Enamul Islam Gazi

Personal information
- Full name: Md Enamul Islam Gazi
- Date of birth: 12 October 2001 (age 24)
- Place of birth: Khulna, Bangladesh
- Height: 1.65 m (5 ft 5 in)
- Position: Midfielder

Team information
- Current team: Dhaka Abahani
- Number: 21

Youth career
- 2010–2015: Shams Ul Huda FA

Senior career*
- Years: Team / Apps / (Gls)
- 2015–2016: Dilkusha SC
- 2016–2017: Victoria SC
- 2017–2018: Arambagh KS / 0 / (0)
- 2018–2023: Rahmatganj MFS / 72 / (6)
- 2023–: Dhaka Abahani / 28 / (5)

International career^{‡}
- 2021–2023: Bangladesh U23 / 6 / (0)

= Enamul Islam Gazi =

Bangladeshi footballer

Enamul Islam Gazi (এনামুল ইসলাম গাজী; born 12 October 2001) is a Bangladeshi professional footballer who plays as a midfielder for Bangladesh Premier League club Abahani Limited Dhaka.

==Early career==
Enamul joined Shams Ul Huda Football Academy in Jessore after participating in the 2010 Youth Nations Cup.
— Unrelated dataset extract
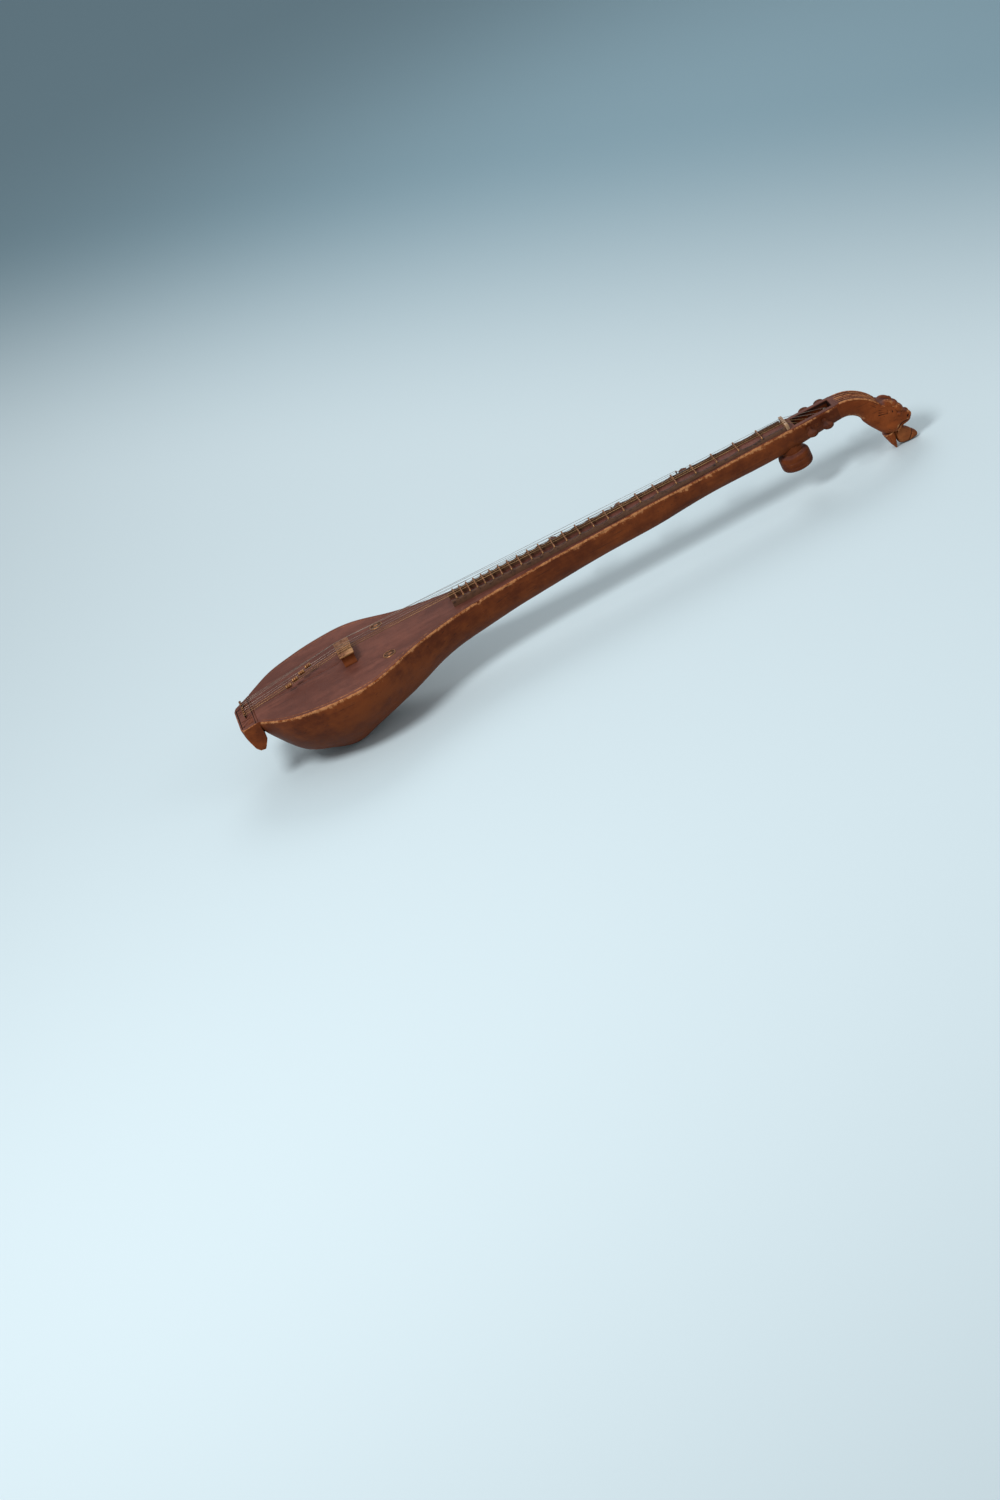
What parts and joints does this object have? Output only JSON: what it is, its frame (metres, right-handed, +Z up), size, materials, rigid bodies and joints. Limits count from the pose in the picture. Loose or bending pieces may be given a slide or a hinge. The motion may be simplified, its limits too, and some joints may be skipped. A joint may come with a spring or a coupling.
{
  "type": "veena",
  "caption": "Long-necked plucked lute with a deep carved bowl, fretted neck, side drone strings, small upper resonator and a beast-head scroll.",
  "frame": {"origin": "middle of the small flat under the bowl, on the surface the instrument lies on", "axes": "+X along the strings from the tail to the beast head, +Y to the drone string side, +Z up out of the soundboard"},
  "size_m": [1.3048, 0.282, 0.1591],
  "materials": {
    "body_wood": "reddish-brown carved jackwood, satin, rubbed bright along the edges",
    "board_wood": "darker purple-brown board, matte",
    "carved_wood": "carved reddish-brown wood, dark in its recesses",
    "inner_wood": "raw wood inside the body",
    "bridge_wood": "dark hardwood, oiled",
    "gourd_wood": "turned reddish-brown resonator, satin",
    "peg_wood": "turned dark hardwood, worn on its grips",
    "aged_brass": "old brass, brown in its corners",
    "fret_brass": "old brass rod, bright where it is played",
    "fret_wax": "black wax ledge, dull",
    "nut_horn": "brown horn, satin",
    "eye_inlay": "dark carved eye",
    "bronze_string": "bronze wire",
    "steel_string": "dull steel wire",
    "steel": "plain steel stud"
  },
  "bodies": {
    "instrument": {"bowl": "body_wood", "soundboard": "board_wood", "soundboard_braces": "inner_wood", "sound_rosettes": "aged_brass", "tail_block": "carved_wood", "string_pins": "aged_brass", "bridge": "bridge_wood", "bridge_plate": "aged_brass", "drone_bridge": "aged_brass", "neck": "body_wood", "fingerboard": "board_wood", "fret_ledge_near": "fret_wax", "fret_ledge_far": "fret_wax", "frets": "fret_brass", "nut": "nut_horn", "drone_posts": "aged_brass", "peg_box": "body_wood", "peg_blocks": "inner_wood", "resonator_collar": "gourd_wood", "upper_resonator": "gourd_wood", "resonator_cover": "gourd_wood", "resonator_stud": "steel", "scroll": "carved_wood", "beast_head": "carved_wood", "beast_jaw": "carved_wood", "beast_tongue": "carved_wood", "beast_ears": "carved_wood", "beast_eyes": "eye_inlay", "main_string_1": "bronze_string", "main_string_2": "bronze_string", "main_string_3": "steel_string", "main_string_4": "steel_string", "drone_string_1": "steel_string", "drone_string_2": "steel_string", "drone_string_3": "steel_string"},
    "tuning_peg_1": {"main_peg_1": "peg_wood", "main_winding_1": "bronze_string"},
    "tuning_peg_2": {"main_peg_2": "peg_wood", "main_winding_2": "bronze_string"},
    "tuning_peg_3": {"main_peg_3": "peg_wood", "main_winding_3": "steel_string"},
    "tuning_peg_4": {"main_peg_4": "peg_wood", "main_winding_4": "steel_string"},
    "drone_tuning_peg_1": {"drone_peg_1": "peg_wood", "drone_winding_1": "steel_string"},
    "drone_tuning_peg_2": {"drone_peg_2": "peg_wood", "drone_winding_2": "steel_string"},
    "drone_tuning_peg_3": {"drone_peg_3": "peg_wood", "drone_winding_3": "steel_string"},
    "tuning_bead_1": {"fine_tuner_1": "aged_brass"},
    "tuning_bead_2": {"fine_tuner_2": "aged_brass"},
    "tuning_bead_3": {"fine_tuner_3": "aged_brass"},
    "tuning_bead_4": {"fine_tuner_4": "aged_brass"}
  },
  "joints": [
    {"name": "tuning_peg_1_turn", "type": "hinge", "parent": "instrument", "child": "tuning_peg_1", "pos_m": [0.957, 0, 0.121], "axis": [0, 1, 0], "continuous": true},
    {"name": "tuning_peg_2_turn", "type": "hinge", "parent": "instrument", "child": "tuning_peg_2", "pos_m": [0.972, 0, 0.121], "axis": [0, 1, 0], "continuous": true},
    {"name": "tuning_peg_3_turn", "type": "hinge", "parent": "instrument", "child": "tuning_peg_3", "pos_m": [0.987, 0, 0.121], "axis": [0, 1, 0], "continuous": true},
    {"name": "tuning_peg_4_turn", "type": "hinge", "parent": "instrument", "child": "tuning_peg_4", "pos_m": [1.002, 0, 0.121], "axis": [0, 1, 0], "continuous": true},
    {"name": "drone_peg_1_turn", "type": "hinge", "parent": "instrument", "child": "drone_tuning_peg_1", "pos_m": [0.475, 0, 0.123], "axis": [0, 1, 0], "continuous": true},
    {"name": "drone_peg_2_turn", "type": "hinge", "parent": "instrument", "child": "drone_tuning_peg_2", "pos_m": [0.605, 0, 0.123], "axis": [0, 1, 0], "continuous": true},
    {"name": "drone_peg_3_turn", "type": "hinge", "parent": "instrument", "child": "drone_tuning_peg_3", "pos_m": [0.735, 0, 0.123], "axis": [0, 1, 0], "continuous": true},
    {"name": "tuning_bead_1_slide", "type": "slide", "parent": "instrument", "child": "tuning_bead_1", "axis": [0.9946, 0, 0.1033], "range_m": [-0.012, 0.012]},
    {"name": "tuning_bead_2_slide", "type": "slide", "parent": "instrument", "child": "tuning_bead_2", "axis": [0.9947, 0, 0.1028], "range_m": [-0.012, 0.012]},
    {"name": "tuning_bead_3_slide", "type": "slide", "parent": "instrument", "child": "tuning_bead_3", "axis": [0.9948, 0, 0.1023], "range_m": [-0.012, 0.012]},
    {"name": "tuning_bead_4_slide", "type": "slide", "parent": "instrument", "child": "tuning_bead_4", "axis": [0.9948, 0, 0.1021], "range_m": [-0.012, 0.012]}
  ]
}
Topu Tarafdar, a fellow footballer with experience playing professionally, played an integral role in Enamul's early career. In 2015, Enamul joined Dhaka based Dilkusha SC and finished the season as Dhaka Third Division League champion.

==Club career==
In 2017, Enamul joined Victoria SC in the Bangladesh Championship League. Within a year of playing professionally, he secured a move to Bangladesh Premier League club Arambagh KS, in 2017. However, Enamul spent his first season in the top-tier without making a single appearance. In 2018, he signed for Rahmatganj MFS.

==International career==
In 2021, Enamul debuted for the Bangladesh U23 during the 2022 AFC U-23 Asian Cup qualifiers, held in Uzbekistan. He appeared in all three games as Bangladesh crashed out of the qualifiers bottom of their group. In 2023, he returned to the U23 team and made the final squad for the 2024 AFC U-23 Asian Cup qualifiers.